⟨

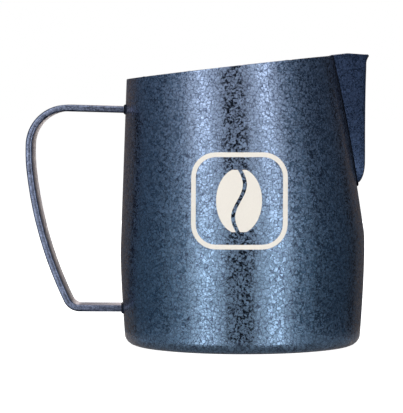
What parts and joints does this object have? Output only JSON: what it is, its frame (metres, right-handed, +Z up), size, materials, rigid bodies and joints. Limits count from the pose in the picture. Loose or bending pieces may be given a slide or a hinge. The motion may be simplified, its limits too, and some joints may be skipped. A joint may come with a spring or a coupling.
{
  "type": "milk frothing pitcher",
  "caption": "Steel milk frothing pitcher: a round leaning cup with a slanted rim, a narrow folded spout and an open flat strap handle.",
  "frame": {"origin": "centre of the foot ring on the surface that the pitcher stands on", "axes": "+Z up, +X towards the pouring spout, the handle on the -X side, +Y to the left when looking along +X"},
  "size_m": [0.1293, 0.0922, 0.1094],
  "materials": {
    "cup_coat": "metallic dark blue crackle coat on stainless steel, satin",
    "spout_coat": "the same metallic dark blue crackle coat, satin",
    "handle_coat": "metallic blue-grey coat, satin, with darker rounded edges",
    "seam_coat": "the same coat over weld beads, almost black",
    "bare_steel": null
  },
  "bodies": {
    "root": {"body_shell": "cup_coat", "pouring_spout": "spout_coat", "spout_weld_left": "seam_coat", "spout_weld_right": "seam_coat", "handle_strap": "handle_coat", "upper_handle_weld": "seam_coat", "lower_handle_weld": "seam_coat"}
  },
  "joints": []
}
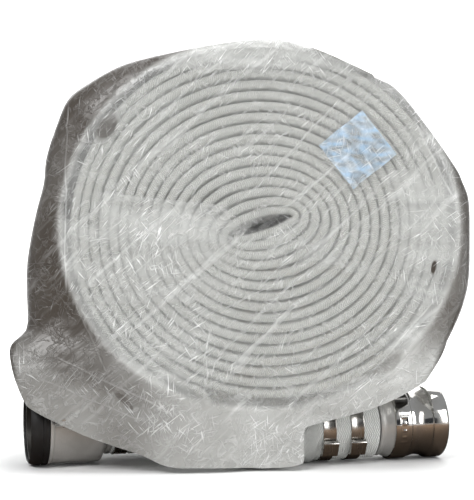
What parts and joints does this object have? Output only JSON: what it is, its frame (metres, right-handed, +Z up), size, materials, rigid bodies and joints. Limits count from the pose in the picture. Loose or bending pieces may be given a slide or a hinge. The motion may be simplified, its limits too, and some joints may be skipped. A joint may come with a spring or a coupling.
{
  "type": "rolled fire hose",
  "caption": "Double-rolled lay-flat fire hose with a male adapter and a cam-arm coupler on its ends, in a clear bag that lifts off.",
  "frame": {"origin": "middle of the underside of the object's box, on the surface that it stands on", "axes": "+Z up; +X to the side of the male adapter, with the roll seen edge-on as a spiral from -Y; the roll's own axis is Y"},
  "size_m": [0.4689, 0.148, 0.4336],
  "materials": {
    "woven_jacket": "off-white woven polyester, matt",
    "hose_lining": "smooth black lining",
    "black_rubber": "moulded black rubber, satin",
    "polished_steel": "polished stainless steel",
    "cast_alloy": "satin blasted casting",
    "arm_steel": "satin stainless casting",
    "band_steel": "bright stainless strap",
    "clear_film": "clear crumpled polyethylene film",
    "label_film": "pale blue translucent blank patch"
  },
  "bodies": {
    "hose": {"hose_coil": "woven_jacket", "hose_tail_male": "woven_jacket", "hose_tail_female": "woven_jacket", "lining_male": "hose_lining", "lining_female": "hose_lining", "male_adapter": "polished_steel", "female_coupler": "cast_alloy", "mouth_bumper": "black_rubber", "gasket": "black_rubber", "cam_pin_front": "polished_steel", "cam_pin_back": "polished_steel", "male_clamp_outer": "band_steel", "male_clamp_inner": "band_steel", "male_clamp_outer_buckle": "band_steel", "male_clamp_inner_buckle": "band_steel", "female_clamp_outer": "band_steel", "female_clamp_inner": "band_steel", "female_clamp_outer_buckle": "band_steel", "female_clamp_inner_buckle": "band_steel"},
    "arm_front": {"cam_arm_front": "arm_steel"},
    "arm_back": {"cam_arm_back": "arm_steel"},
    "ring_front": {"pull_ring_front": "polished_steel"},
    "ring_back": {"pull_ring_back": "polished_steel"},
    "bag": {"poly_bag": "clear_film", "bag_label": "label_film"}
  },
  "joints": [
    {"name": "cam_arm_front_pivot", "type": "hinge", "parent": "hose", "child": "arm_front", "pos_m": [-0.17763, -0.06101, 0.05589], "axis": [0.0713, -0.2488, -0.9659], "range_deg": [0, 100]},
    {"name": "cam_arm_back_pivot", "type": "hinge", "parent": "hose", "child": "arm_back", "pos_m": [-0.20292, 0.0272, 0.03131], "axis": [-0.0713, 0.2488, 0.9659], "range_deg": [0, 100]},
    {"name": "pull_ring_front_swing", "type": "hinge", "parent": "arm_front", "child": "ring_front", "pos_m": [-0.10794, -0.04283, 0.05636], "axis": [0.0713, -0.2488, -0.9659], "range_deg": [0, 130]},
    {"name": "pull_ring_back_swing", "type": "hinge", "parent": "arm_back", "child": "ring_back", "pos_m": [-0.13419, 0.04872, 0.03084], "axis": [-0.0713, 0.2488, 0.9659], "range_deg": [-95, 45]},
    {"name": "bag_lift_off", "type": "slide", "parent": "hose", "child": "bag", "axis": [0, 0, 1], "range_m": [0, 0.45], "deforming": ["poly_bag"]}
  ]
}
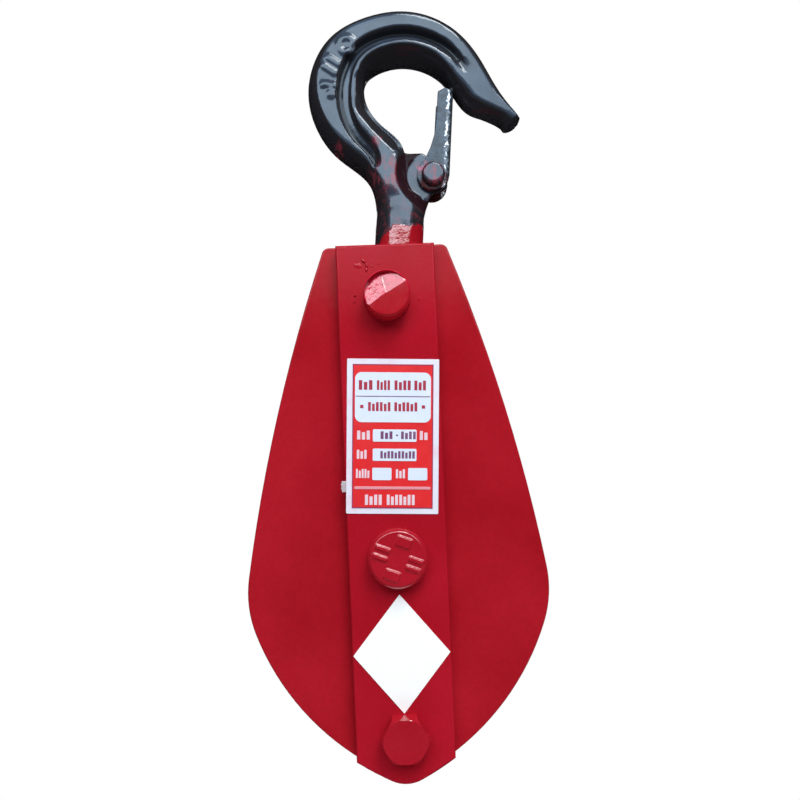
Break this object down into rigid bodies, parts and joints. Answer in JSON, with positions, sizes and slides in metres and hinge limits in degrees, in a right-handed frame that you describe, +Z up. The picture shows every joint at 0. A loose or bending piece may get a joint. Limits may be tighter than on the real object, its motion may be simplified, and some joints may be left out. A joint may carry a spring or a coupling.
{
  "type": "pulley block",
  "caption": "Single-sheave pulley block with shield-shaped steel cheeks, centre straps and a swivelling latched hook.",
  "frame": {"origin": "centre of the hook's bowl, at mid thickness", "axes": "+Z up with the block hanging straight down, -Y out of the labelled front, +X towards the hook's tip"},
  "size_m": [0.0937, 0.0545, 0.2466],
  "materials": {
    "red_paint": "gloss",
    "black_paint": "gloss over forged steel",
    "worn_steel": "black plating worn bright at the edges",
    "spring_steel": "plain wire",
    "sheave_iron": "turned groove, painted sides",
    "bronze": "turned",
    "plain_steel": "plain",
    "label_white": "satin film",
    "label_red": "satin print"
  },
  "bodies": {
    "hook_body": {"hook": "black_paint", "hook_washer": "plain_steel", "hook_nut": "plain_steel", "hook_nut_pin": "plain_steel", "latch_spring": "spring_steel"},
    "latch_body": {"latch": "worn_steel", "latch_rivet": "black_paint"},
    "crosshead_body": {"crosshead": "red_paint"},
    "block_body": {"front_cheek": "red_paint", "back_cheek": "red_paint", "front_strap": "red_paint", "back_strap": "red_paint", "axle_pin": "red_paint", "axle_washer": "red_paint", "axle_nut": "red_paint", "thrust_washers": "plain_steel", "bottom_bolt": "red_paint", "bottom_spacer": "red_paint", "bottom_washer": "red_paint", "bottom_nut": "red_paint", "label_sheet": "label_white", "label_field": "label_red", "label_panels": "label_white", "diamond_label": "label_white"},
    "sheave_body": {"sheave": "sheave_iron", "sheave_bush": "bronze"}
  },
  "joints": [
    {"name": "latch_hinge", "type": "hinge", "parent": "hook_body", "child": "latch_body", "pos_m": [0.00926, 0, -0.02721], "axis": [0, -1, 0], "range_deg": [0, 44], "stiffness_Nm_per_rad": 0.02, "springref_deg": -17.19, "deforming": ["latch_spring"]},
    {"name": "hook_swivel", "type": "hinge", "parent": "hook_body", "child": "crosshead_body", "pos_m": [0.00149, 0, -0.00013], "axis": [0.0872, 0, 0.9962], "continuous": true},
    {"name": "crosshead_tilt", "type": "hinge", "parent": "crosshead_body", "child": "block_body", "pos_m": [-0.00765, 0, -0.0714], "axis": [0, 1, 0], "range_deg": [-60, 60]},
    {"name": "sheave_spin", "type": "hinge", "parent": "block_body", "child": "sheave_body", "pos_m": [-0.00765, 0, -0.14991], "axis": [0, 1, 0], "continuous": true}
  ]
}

⟩

STATED PROBLEM |
Copy all data exactly, start to finish.

THE COMPLETED TASK |
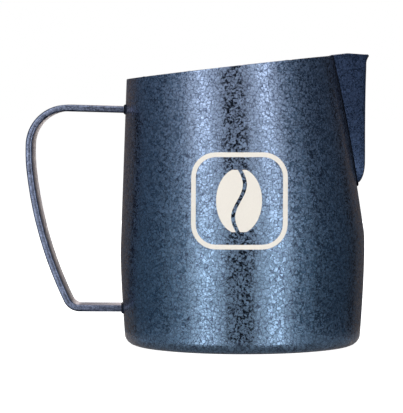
What parts and joints does this object have? Output only JSON: what it is, its frame (metres, right-handed, +Z up), size, materials, rigid bodies and joints. Limits count from the pose in the picture. Loose or bending pieces may be given a slide or a hinge. The motion may be simplified, its limits too, and some joints may be skipped. A joint may come with a spring or a coupling.
{
  "type": "milk frothing pitcher",
  "caption": "Steel milk frothing pitcher: a round leaning cup with a slanted rim, a narrow folded spout and an open flat strap handle.",
  "frame": {"origin": "centre of the foot ring on the surface that the pitcher stands on", "axes": "+Z up, +X towards the pouring spout, the handle on the -X side, +Y to the left when looking along +X"},
  "size_m": [0.1293, 0.0922, 0.1094],
  "materials": {
    "cup_coat": "metallic dark blue crackle coat on stainless steel, satin",
    "spout_coat": "the same metallic dark blue crackle coat, satin",
    "handle_coat": "metallic blue-grey coat, satin, with darker rounded edges",
    "seam_coat": "the same coat over weld beads, almost black",
    "bare_steel": null
  },
  "bodies": {
    "root": {"body_shell": "cup_coat", "pouring_spout": "spout_coat", "spout_weld_left": "seam_coat", "spout_weld_right": "seam_coat", "handle_strap": "handle_coat", "upper_handle_weld": "seam_coat", "lower_handle_weld": "seam_coat"}
  },
  "joints": []
}
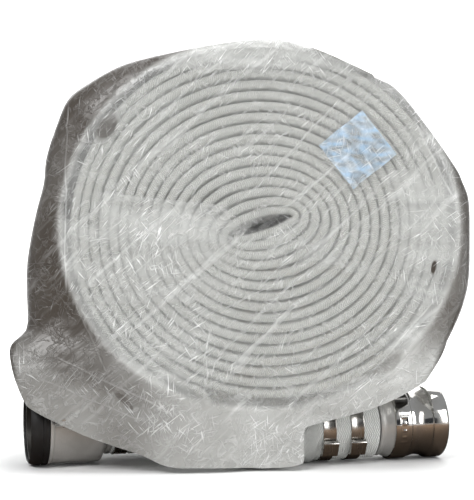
What parts and joints does this object have? Output only JSON: what it is, its frame (metres, right-handed, +Z up), size, materials, rigid bodies and joints. Limits count from the pose in the picture. Loose or bending pieces may be given a slide or a hinge. The motion may be simplified, its limits too, and some joints may be skipped. A joint may come with a spring or a coupling.
{
  "type": "rolled fire hose",
  "caption": "Double-rolled lay-flat fire hose with a male adapter and a cam-arm coupler on its ends, in a clear bag that lifts off.",
  "frame": {"origin": "middle of the underside of the object's box, on the surface that it stands on", "axes": "+Z up; +X to the side of the male adapter, with the roll seen edge-on as a spiral from -Y; the roll's own axis is Y"},
  "size_m": [0.4689, 0.148, 0.4336],
  "materials": {
    "woven_jacket": "off-white woven polyester, matt",
    "hose_lining": "smooth black lining",
    "black_rubber": "moulded black rubber, satin",
    "polished_steel": "polished stainless steel",
    "cast_alloy": "satin blasted casting",
    "arm_steel": "satin stainless casting",
    "band_steel": "bright stainless strap",
    "clear_film": "clear crumpled polyethylene film",
    "label_film": "pale blue translucent blank patch"
  },
  "bodies": {
    "hose": {"hose_coil": "woven_jacket", "hose_tail_male": "woven_jacket", "hose_tail_female": "woven_jacket", "lining_male": "hose_lining", "lining_female": "hose_lining", "male_adapter": "polished_steel", "female_coupler": "cast_alloy", "mouth_bumper": "black_rubber", "gasket": "black_rubber", "cam_pin_front": "polished_steel", "cam_pin_back": "polished_steel", "male_clamp_outer": "band_steel", "male_clamp_inner": "band_steel", "male_clamp_outer_buckle": "band_steel", "male_clamp_inner_buckle": "band_steel", "female_clamp_outer": "band_steel", "female_clamp_inner": "band_steel", "female_clamp_outer_buckle": "band_steel", "female_clamp_inner_buckle": "band_steel"},
    "arm_front": {"cam_arm_front": "arm_steel"},
    "arm_back": {"cam_arm_back": "arm_steel"},
    "ring_front": {"pull_ring_front": "polished_steel"},
    "ring_back": {"pull_ring_back": "polished_steel"},
    "bag": {"poly_bag": "clear_film", "bag_label": "label_film"}
  },
  "joints": [
    {"name": "cam_arm_front_pivot", "type": "hinge", "parent": "hose", "child": "arm_front", "pos_m": [-0.17763, -0.06101, 0.05589], "axis": [0.0713, -0.2488, -0.9659], "range_deg": [0, 100]},
    {"name": "cam_arm_back_pivot", "type": "hinge", "parent": "hose", "child": "arm_back", "pos_m": [-0.20292, 0.0272, 0.03131], "axis": [-0.0713, 0.2488, 0.9659], "range_deg": [0, 100]},
    {"name": "pull_ring_front_swing", "type": "hinge", "parent": "arm_front", "child": "ring_front", "pos_m": [-0.10794, -0.04283, 0.05636], "axis": [0.0713, -0.2488, -0.9659], "range_deg": [0, 130]},
    {"name": "pull_ring_back_swing", "type": "hinge", "parent": "arm_back", "child": "ring_back", "pos_m": [-0.13419, 0.04872, 0.03084], "axis": [-0.0713, 0.2488, 0.9659], "range_deg": [-95, 45]},
    {"name": "bag_lift_off", "type": "slide", "parent": "hose", "child": "bag", "axis": [0, 0, 1], "range_m": [0, 0.45], "deforming": ["poly_bag"]}
  ]
}
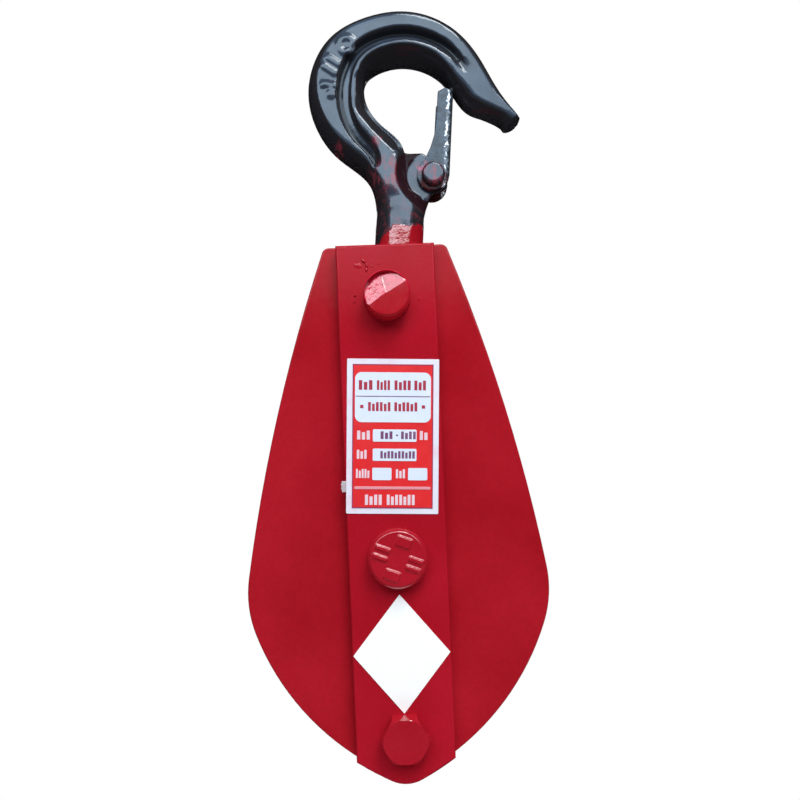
Break this object down into rigid bodies, parts and joints. Answer in JSON, with positions, sizes and slides in metres and hinge limits in degrees, in a right-handed frame that you describe, +Z up. The picture shows every joint at 0. A loose or bending piece may get a joint. Limits may be tighter than on the real object, its motion may be simplified, and some joints may be left out. A joint may carry a spring or a coupling.
{
  "type": "pulley block",
  "caption": "Single-sheave pulley block with shield-shaped steel cheeks, centre straps and a swivelling latched hook.",
  "frame": {"origin": "centre of the hook's bowl, at mid thickness", "axes": "+Z up with the block hanging straight down, -Y out of the labelled front, +X towards the hook's tip"},
  "size_m": [0.0937, 0.0545, 0.2466],
  "materials": {
    "red_paint": "gloss",
    "black_paint": "gloss over forged steel",
    "worn_steel": "black plating worn bright at the edges",
    "spring_steel": "plain wire",
    "sheave_iron": "turned groove, painted sides",
    "bronze": "turned",
    "plain_steel": "plain",
    "label_white": "satin film",
    "label_red": "satin print"
  },
  "bodies": {
    "hook_body": {"hook": "black_paint", "hook_washer": "plain_steel", "hook_nut": "plain_steel", "hook_nut_pin": "plain_steel", "latch_spring": "spring_steel"},
    "latch_body": {"latch": "worn_steel", "latch_rivet": "black_paint"},
    "crosshead_body": {"crosshead": "red_paint"},
    "block_body": {"front_cheek": "red_paint", "back_cheek": "red_paint", "front_strap": "red_paint", "back_strap": "red_paint", "axle_pin": "red_paint", "axle_washer": "red_paint", "axle_nut": "red_paint", "thrust_washers": "plain_steel", "bottom_bolt": "red_paint", "bottom_spacer": "red_paint", "bottom_washer": "red_paint", "bottom_nut": "red_paint", "label_sheet": "label_white", "label_field": "label_red", "label_panels": "label_white", "diamond_label": "label_white"},
    "sheave_body": {"sheave": "sheave_iron", "sheave_bush": "bronze"}
  },
  "joints": [
    {"name": "latch_hinge", "type": "hinge", "parent": "hook_body", "child": "latch_body", "pos_m": [0.00926, 0, -0.02721], "axis": [0, -1, 0], "range_deg": [0, 44], "stiffness_Nm_per_rad": 0.02, "springref_deg": -17.19, "deforming": ["latch_spring"]},
    {"name": "hook_swivel", "type": "hinge", "parent": "hook_body", "child": "crosshead_body", "pos_m": [0.00149, 0, -0.00013], "axis": [0.0872, 0, 0.9962], "continuous": true},
    {"name": "crosshead_tilt", "type": "hinge", "parent": "crosshead_body", "child": "block_body", "pos_m": [-0.00765, 0, -0.0714], "axis": [0, 1, 0], "range_deg": [-60, 60]},
    {"name": "sheave_spin", "type": "hinge", "parent": "block_body", "child": "sheave_body", "pos_m": [-0.00765, 0, -0.14991], "axis": [0, 1, 0], "continuous": true}
  ]
}